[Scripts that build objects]
"""
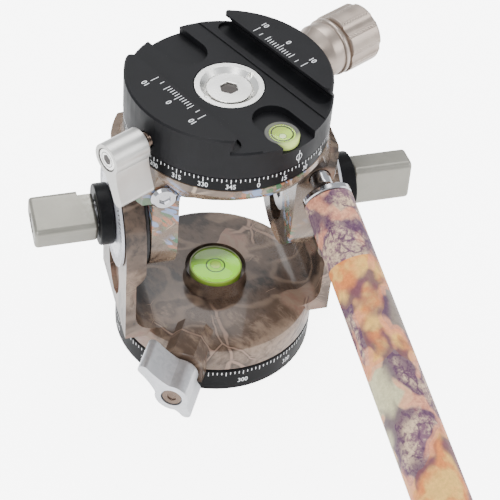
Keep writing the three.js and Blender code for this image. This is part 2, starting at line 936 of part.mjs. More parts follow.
function saddleSideView() {
  const half = yoke.armHalfWidth;
  const shape = new THREE.Shape();
  shape.moveTo(-half, discLow + overrun);
  shape.lineTo(-half, shoulderBottom);
  shape.lineTo(-saddleArmRadius, shoulderBottom);
  shape.lineTo(-saddleArmRadius, tilt.height);
  shape.absarc(0, tilt.height, saddleArmRadius, Math.PI, turn, false);
  shape.lineTo(saddleArmRadius, shoulderBottom);
  shape.lineTo(half, shoulderBottom);
  shape.lineTo(half, discLow + overrun);
  return shape;
}

function buildSaddle() {
  const disc = rod(ringRadius, discLow, saddleTop, facets.rim);
  const cone = turned(
    [
      [0, saddleTop - saddle.coneDrop],
      [ringRadius - saddle.coneInset, saddleTop - saddle.coneDrop],
      [ringRadius, discLow],
      [ringRadius, discLow + gap],
      [0, discLow + gap],
    ],
    facets.rim,
  );
  const front = solid(alongY(saddleFrontView(), ringRadius));
  const side = solid(alongX(saddleSideView(), -shoulderOuter, shoulderOuter));
  const waist = turned(
    [
      [0, 0],
      [shoulderOuter + saddle.shoulderOverhang, 0],
      [shoulderOuter + saddle.shoulderOverhang, shoulderTop - gap],
      [ringRadius + saddle.neckOverhang, shoulderTop],
      [ringRadius, discLow],
      [ringRadius, saddleTop],
      [0, saddleTop],
    ],
    facets.rim,
  );
  const body = front.intersect(join(side, solid(cone))).intersect(solid(waist));
  const tools = [];
  for (const [, side] of sides) {
    tools.push(
      onTiltAxis(rod(tilt.axleRadius + gap, saddleArmInner - overrun, saddleArmOuter + overrun), side),
    );
    const pocket = alongX(
      oval(tilt.axleHeadRadius + gap * 2, tilt.pocketHalfHeight, tilt.height),
      saddleArmInner - overrun,
      saddleArmInner + tilt.pocketDepth,
    );
    tools.push(side > 0 ? pocket : pocket.rotateZ(Math.PI));
  }
  const handleBore = rod(handle.seatRadius + gap, -handle.seatDepth, handle.seatDepth, facets.small);
  tools.push(handleBore.applyMatrix4(seatGroup().matrix));
  const plugBore = rod(plug.shankRadius + gap, -overrun, plug.shankLength + gap, facets.small);
  const spotFace = rod(plug.headRadius + gap, -plug.shankLength, 0, facets.medium);
  for (const tool of [plugBore, spotFace]) {
    tools.push(tool.rotateX(-quarter).translate(...plugPlace));
  }
  piece('saddle', cut(join(solid(disc), body), ...tools.map(solid)), finishes.camo);
}

// Frame of the handle seat: origin on the shoulder's front face, local +Z along the handle.
function seatGroup() {
  const group = new THREE.Group();
  const { outward, downward } = handle;
  const out = new THREE.Vector3(
    Math.sin(outward) * Math.cos(downward),
    -Math.cos(outward) * Math.cos(downward),
    -Math.sin(downward),
  );
  const across = new THREE.Vector3(0, 0, 1).cross(out).normalize();
  const up = new THREE.Vector3().crossVectors(out, across);
  group.setRotationFromMatrix(new THREE.Matrix4().makeBasis(across, up, out));
  group.position.set(shoulderOuter - handle.seatInset, -yoke.armHalfWidth, shoulderBottom + handle.seatRise);
  group.updateMatrix();
  return group;
}

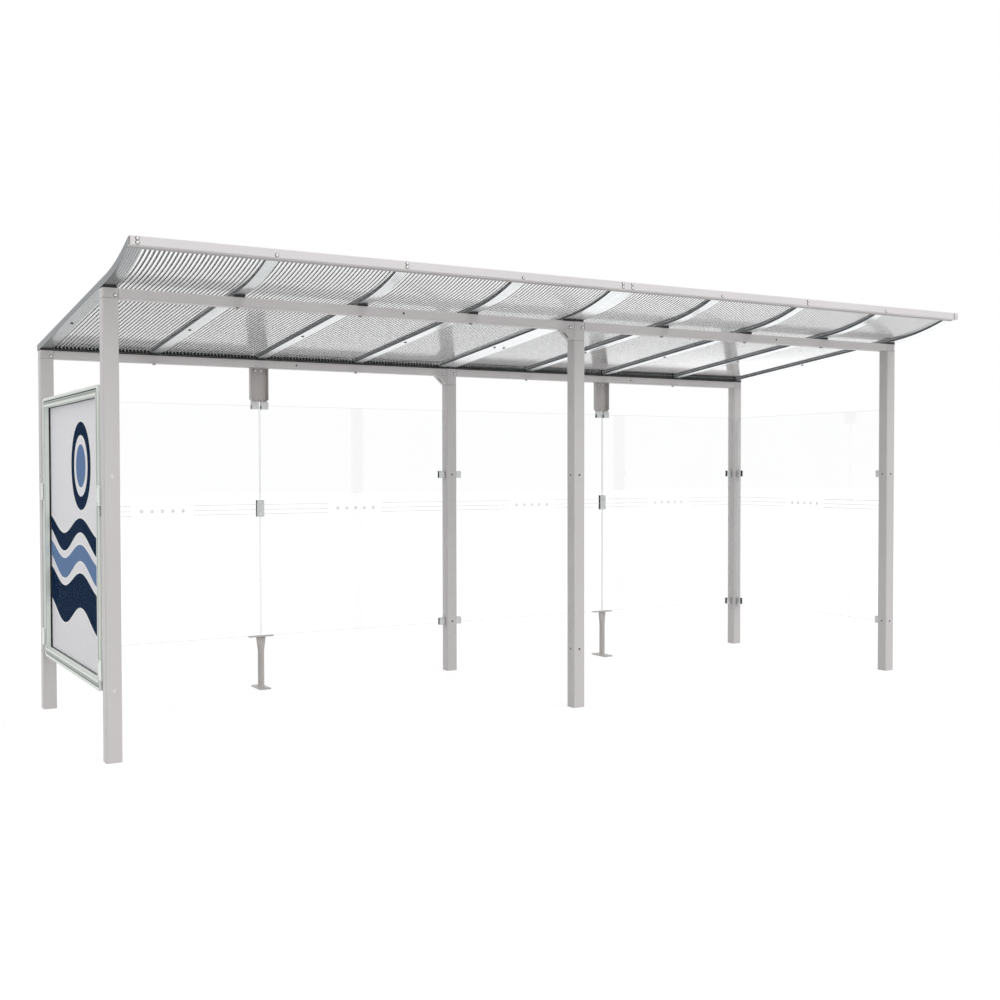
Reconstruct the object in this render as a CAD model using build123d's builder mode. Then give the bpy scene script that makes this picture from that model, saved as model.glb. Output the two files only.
"""
## Prompt
Search the material above for "this". Pull out each line where it shows up.

## Answer
Keep writing the three.js and Blender code for this image. This is part 2, starting at line 936 of part.mjs. More parts follow.
Reconstruct the object in this render as a CAD model using build123d's builder mode. Then give the bpy scene script that makes this picture from that model, saved as model.glb. Output the two files only.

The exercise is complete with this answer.